**Written exercise:**
Would you quote the material below in full and unchanged?

Rows from an object dataset:
>>>>>

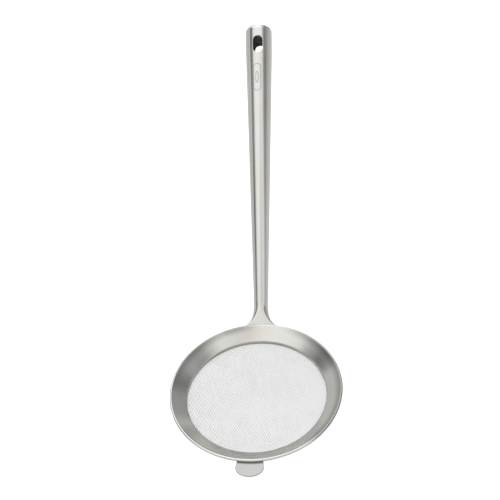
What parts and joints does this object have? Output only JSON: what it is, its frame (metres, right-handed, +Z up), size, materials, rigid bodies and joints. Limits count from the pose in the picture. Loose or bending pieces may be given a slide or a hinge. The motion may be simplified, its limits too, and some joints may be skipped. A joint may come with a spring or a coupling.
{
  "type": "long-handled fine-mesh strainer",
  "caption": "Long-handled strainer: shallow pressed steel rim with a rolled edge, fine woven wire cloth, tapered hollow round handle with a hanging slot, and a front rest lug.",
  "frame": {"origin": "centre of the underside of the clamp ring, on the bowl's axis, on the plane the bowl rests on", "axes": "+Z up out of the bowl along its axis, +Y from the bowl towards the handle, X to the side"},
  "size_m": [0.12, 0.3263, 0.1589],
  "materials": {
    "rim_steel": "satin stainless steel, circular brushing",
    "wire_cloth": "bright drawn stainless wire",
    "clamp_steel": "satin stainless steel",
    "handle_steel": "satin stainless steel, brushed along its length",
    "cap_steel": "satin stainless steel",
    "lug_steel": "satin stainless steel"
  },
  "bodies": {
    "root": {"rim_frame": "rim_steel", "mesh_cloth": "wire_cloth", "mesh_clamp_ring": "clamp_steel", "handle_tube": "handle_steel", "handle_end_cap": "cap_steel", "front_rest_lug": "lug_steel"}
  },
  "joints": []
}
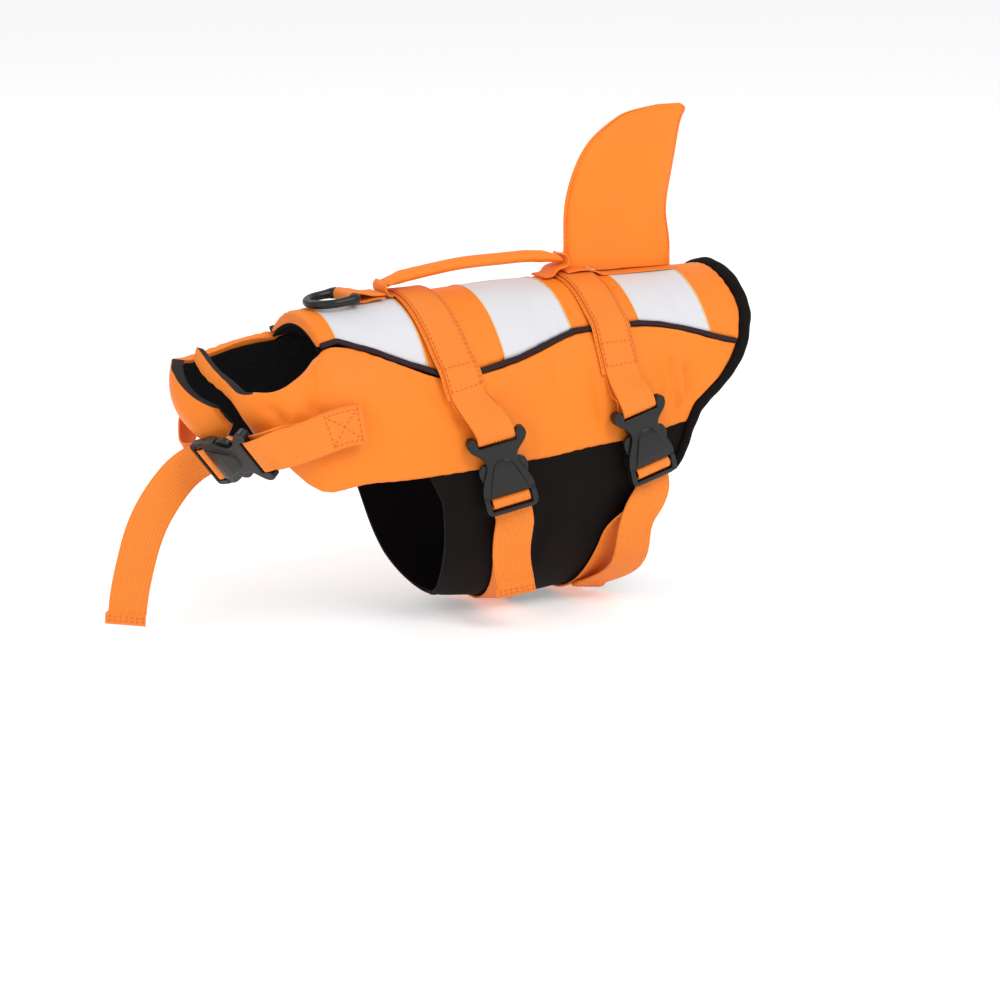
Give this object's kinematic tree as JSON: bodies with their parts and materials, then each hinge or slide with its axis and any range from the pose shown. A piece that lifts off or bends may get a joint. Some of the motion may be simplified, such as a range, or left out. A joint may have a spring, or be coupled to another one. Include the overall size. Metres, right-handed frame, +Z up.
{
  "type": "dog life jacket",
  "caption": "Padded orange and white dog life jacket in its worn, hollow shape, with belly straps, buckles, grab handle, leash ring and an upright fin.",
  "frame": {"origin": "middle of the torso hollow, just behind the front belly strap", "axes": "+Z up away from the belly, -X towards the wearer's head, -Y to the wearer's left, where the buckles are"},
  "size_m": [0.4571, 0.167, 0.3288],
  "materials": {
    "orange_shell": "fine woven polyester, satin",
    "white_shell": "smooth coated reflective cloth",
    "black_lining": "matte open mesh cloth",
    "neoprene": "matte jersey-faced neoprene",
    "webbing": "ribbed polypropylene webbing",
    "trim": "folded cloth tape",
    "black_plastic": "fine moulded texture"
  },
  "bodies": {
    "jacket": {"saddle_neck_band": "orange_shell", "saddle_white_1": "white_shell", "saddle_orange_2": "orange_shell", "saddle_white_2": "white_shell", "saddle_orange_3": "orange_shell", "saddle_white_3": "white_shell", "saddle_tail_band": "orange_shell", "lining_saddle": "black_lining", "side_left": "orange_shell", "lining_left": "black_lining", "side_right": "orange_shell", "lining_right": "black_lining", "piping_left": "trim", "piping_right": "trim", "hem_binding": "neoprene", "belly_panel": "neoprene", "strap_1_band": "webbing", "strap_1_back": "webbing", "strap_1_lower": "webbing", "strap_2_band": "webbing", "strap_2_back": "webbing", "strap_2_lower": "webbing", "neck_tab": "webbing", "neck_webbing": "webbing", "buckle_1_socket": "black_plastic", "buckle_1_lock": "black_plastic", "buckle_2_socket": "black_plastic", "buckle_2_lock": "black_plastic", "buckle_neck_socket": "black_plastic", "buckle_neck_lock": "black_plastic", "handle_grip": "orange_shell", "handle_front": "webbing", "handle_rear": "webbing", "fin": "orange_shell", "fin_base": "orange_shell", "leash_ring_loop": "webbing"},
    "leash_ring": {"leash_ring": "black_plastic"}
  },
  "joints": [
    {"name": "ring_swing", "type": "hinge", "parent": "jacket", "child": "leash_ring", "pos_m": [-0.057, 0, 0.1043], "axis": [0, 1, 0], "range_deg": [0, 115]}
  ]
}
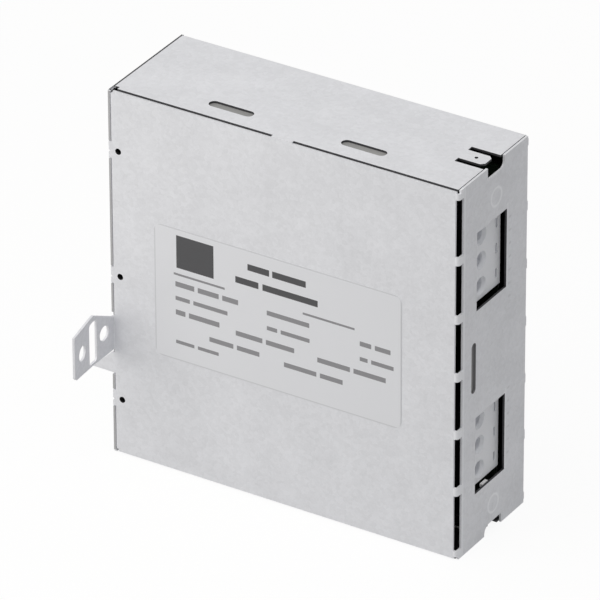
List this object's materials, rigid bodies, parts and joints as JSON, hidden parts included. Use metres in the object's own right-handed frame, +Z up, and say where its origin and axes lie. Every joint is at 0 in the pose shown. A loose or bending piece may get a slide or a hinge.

<<<<<

**Expected answer:**
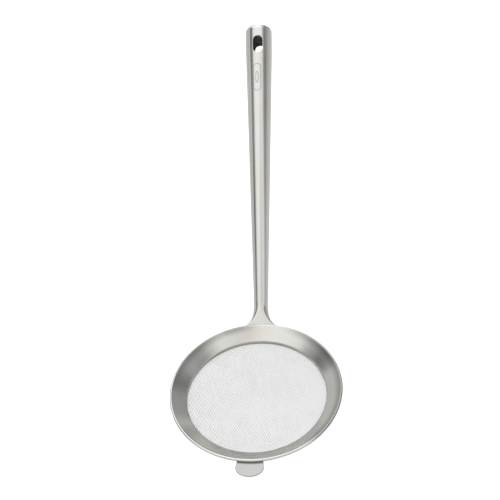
What parts and joints does this object have? Output only JSON: what it is, its frame (metres, right-handed, +Z up), size, materials, rigid bodies and joints. Limits count from the pose in the picture. Loose or bending pieces may be given a slide or a hinge. The motion may be simplified, its limits too, and some joints may be skipped. A joint may come with a spring or a coupling.
{
  "type": "long-handled fine-mesh strainer",
  "caption": "Long-handled strainer: shallow pressed steel rim with a rolled edge, fine woven wire cloth, tapered hollow round handle with a hanging slot, and a front rest lug.",
  "frame": {"origin": "centre of the underside of the clamp ring, on the bowl's axis, on the plane the bowl rests on", "axes": "+Z up out of the bowl along its axis, +Y from the bowl towards the handle, X to the side"},
  "size_m": [0.12, 0.3263, 0.1589],
  "materials": {
    "rim_steel": "satin stainless steel, circular brushing",
    "wire_cloth": "bright drawn stainless wire",
    "clamp_steel": "satin stainless steel",
    "handle_steel": "satin stainless steel, brushed along its length",
    "cap_steel": "satin stainless steel",
    "lug_steel": "satin stainless steel"
  },
  "bodies": {
    "root": {"rim_frame": "rim_steel", "mesh_cloth": "wire_cloth", "mesh_clamp_ring": "clamp_steel", "handle_tube": "handle_steel", "handle_end_cap": "cap_steel", "front_rest_lug": "lug_steel"}
  },
  "joints": []
}
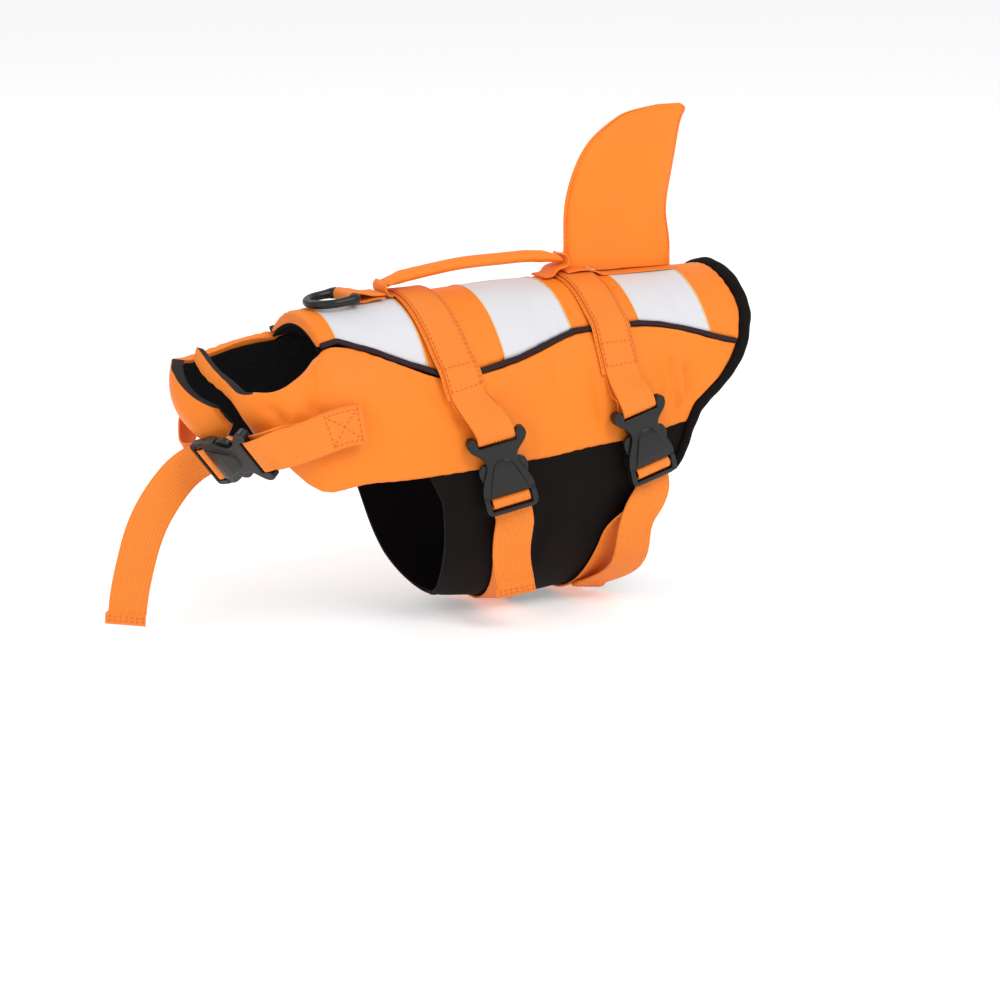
Give this object's kinematic tree as JSON: bodies with their parts and materials, then each hinge or slide with its axis and any range from the pose shown. A piece that lifts off or bends may get a joint. Some of the motion may be simplified, such as a range, or left out. A joint may have a spring, or be coupled to another one. Include the overall size. Metres, right-handed frame, +Z up.
{
  "type": "dog life jacket",
  "caption": "Padded orange and white dog life jacket in its worn, hollow shape, with belly straps, buckles, grab handle, leash ring and an upright fin.",
  "frame": {"origin": "middle of the torso hollow, just behind the front belly strap", "axes": "+Z up away from the belly, -X towards the wearer's head, -Y to the wearer's left, where the buckles are"},
  "size_m": [0.4571, 0.167, 0.3288],
  "materials": {
    "orange_shell": "fine woven polyester, satin",
    "white_shell": "smooth coated reflective cloth",
    "black_lining": "matte open mesh cloth",
    "neoprene": "matte jersey-faced neoprene",
    "webbing": "ribbed polypropylene webbing",
    "trim": "folded cloth tape",
    "black_plastic": "fine moulded texture"
  },
  "bodies": {
    "jacket": {"saddle_neck_band": "orange_shell", "saddle_white_1": "white_shell", "saddle_orange_2": "orange_shell", "saddle_white_2": "white_shell", "saddle_orange_3": "orange_shell", "saddle_white_3": "white_shell", "saddle_tail_band": "orange_shell", "lining_saddle": "black_lining", "side_left": "orange_shell", "lining_left": "black_lining", "side_right": "orange_shell", "lining_right": "black_lining", "piping_left": "trim", "piping_right": "trim", "hem_binding": "neoprene", "belly_panel": "neoprene", "strap_1_band": "webbing", "strap_1_back": "webbing", "strap_1_lower": "webbing", "strap_2_band": "webbing", "strap_2_back": "webbing", "strap_2_lower": "webbing", "neck_tab": "webbing", "neck_webbing": "webbing", "buckle_1_socket": "black_plastic", "buckle_1_lock": "black_plastic", "buckle_2_socket": "black_plastic", "buckle_2_lock": "black_plastic", "buckle_neck_socket": "black_plastic", "buckle_neck_lock": "black_plastic", "handle_grip": "orange_shell", "handle_front": "webbing", "handle_rear": "webbing", "fin": "orange_shell", "fin_base": "orange_shell", "leash_ring_loop": "webbing"},
    "leash_ring": {"leash_ring": "black_plastic"}
  },
  "joints": [
    {"name": "ring_swing", "type": "hinge", "parent": "jacket", "child": "leash_ring", "pos_m": [-0.057, 0, 0.1043], "axis": [0, 1, 0], "range_deg": [0, 115]}
  ]
}
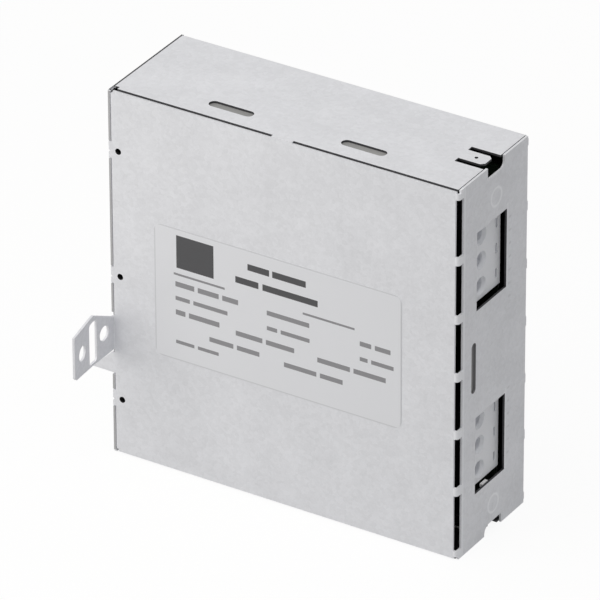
List this object's materials, rigid bodies, parts and joints as JSON, hidden parts included. Use metres in the object's own right-handed frame, +Z up, and say where its origin and axes lie. Every joint is at 0 in the pose shown. A loose or bending piece may get a slide or a hinge.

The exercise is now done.